Naina Mishra
Tribune News Service
Chandigarh, November 24
The city has seen a skewed sex ratio at birth in the past five years as 838 females per 1,000 males were born in 2020-21, while 981 females were born in 2015-16.
This was revealed under the National Health Family Survey-5 profile of the UT. The overall sex ratio (females per 1,000 males) is 918 for the urban population and 868 for the rural.
The sex ratio at birth is a crucial index to determine that fewer girls are born in comparison to males in the region. This is certainly not a positive trend as it points towards a possibility of female foeticide. Prof Rajesh Gill, Sociology Dept, PU
Experts have expressed concern over the trend and have hinted at the possibility of abortion before birth through sex determination tests.

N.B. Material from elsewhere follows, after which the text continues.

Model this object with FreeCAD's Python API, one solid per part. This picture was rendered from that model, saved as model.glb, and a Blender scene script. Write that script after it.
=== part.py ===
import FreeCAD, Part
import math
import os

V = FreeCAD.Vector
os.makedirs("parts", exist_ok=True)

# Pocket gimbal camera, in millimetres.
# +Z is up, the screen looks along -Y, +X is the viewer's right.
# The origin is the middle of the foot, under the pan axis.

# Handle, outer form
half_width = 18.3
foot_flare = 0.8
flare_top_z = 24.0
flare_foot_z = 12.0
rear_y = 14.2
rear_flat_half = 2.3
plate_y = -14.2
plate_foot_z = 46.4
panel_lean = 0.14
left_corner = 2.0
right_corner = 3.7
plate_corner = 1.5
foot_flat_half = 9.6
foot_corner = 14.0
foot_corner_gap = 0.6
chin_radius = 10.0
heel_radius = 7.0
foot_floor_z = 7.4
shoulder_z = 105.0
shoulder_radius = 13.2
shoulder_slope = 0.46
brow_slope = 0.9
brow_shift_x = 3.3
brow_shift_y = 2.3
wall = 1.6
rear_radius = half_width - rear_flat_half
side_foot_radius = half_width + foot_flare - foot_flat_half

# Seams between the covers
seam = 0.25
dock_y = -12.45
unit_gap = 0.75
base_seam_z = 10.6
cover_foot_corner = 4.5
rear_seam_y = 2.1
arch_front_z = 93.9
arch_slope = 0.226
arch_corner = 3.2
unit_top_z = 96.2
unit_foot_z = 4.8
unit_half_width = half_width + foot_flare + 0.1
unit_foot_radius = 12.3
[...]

Prof Rajesh Gill from the Department of Sociology, Panjab University, said, “The sex ratio at birth is a crucial index to determine that fewer girls are born in comparison to males in the region. This is certainly not a positive trend as it points towards a possibility of female foeticide.”

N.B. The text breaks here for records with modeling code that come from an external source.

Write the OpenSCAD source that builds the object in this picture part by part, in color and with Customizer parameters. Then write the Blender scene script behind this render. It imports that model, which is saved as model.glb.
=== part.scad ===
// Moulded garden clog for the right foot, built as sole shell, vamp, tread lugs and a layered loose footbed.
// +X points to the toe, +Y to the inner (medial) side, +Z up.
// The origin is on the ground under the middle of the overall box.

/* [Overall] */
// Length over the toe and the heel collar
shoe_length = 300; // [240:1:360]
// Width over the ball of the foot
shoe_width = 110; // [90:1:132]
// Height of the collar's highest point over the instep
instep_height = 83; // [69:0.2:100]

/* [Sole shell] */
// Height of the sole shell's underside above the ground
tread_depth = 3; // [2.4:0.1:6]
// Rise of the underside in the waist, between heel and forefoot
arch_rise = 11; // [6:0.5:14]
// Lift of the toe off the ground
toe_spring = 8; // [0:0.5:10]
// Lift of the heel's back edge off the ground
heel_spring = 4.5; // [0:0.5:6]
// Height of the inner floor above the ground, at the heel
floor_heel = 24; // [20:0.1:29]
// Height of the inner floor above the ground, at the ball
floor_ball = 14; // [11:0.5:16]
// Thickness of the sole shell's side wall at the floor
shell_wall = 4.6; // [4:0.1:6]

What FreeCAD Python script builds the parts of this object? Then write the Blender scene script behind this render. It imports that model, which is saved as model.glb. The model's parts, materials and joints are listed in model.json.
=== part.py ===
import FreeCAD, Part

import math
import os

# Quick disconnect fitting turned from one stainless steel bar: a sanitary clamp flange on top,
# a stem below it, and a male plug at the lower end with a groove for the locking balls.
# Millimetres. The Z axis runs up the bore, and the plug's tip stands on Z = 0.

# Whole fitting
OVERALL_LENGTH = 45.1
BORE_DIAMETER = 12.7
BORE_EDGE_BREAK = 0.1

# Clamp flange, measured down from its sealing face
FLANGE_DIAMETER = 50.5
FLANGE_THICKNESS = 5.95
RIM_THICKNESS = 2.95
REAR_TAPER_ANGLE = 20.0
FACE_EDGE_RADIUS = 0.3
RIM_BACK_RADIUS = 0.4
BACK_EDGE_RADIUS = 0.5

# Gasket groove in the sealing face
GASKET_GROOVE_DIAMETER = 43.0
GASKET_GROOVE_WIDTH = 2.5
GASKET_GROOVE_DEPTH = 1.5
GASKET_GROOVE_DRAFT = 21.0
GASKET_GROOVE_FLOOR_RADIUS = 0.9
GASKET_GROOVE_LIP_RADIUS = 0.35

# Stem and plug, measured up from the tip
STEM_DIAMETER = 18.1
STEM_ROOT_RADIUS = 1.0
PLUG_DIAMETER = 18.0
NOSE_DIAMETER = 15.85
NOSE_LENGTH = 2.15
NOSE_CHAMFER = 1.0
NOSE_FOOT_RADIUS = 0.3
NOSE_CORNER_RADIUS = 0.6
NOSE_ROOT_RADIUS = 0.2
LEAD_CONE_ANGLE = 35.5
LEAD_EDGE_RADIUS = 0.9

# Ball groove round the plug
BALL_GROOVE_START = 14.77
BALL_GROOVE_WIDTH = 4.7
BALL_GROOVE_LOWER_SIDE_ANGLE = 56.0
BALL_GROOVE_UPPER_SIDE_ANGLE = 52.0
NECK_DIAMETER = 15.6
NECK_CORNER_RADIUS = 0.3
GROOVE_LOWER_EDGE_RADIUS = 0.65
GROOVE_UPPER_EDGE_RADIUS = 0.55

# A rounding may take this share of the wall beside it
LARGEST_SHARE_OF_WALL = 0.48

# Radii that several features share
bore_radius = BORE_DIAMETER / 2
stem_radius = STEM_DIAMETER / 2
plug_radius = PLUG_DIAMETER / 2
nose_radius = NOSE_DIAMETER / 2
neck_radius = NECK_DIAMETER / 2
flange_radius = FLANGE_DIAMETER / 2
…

Female foeticide, by definition, is the practice of aborting a foetus when a person finds out that the foetus is female after undergoing a sex determination test known as a prenatal diagnostic test.
Professor Gill said, “We have conducted studies in the past in the border districts of Haryana and Punjab and found out that mothers of unborn child used to go outside in peripheral areas and other cities to get a sex determination test although this is completely against the law. It needs to be explored why the sex ratio is falling in the city.”
The National Health Profile-2019, the annual health data publication of the Ministry of Health, also revealed that Chandigarh had the worst rural sex ratio. The profile stated that Chandigarh also had the second lowest rural sex ratio (690) nationally.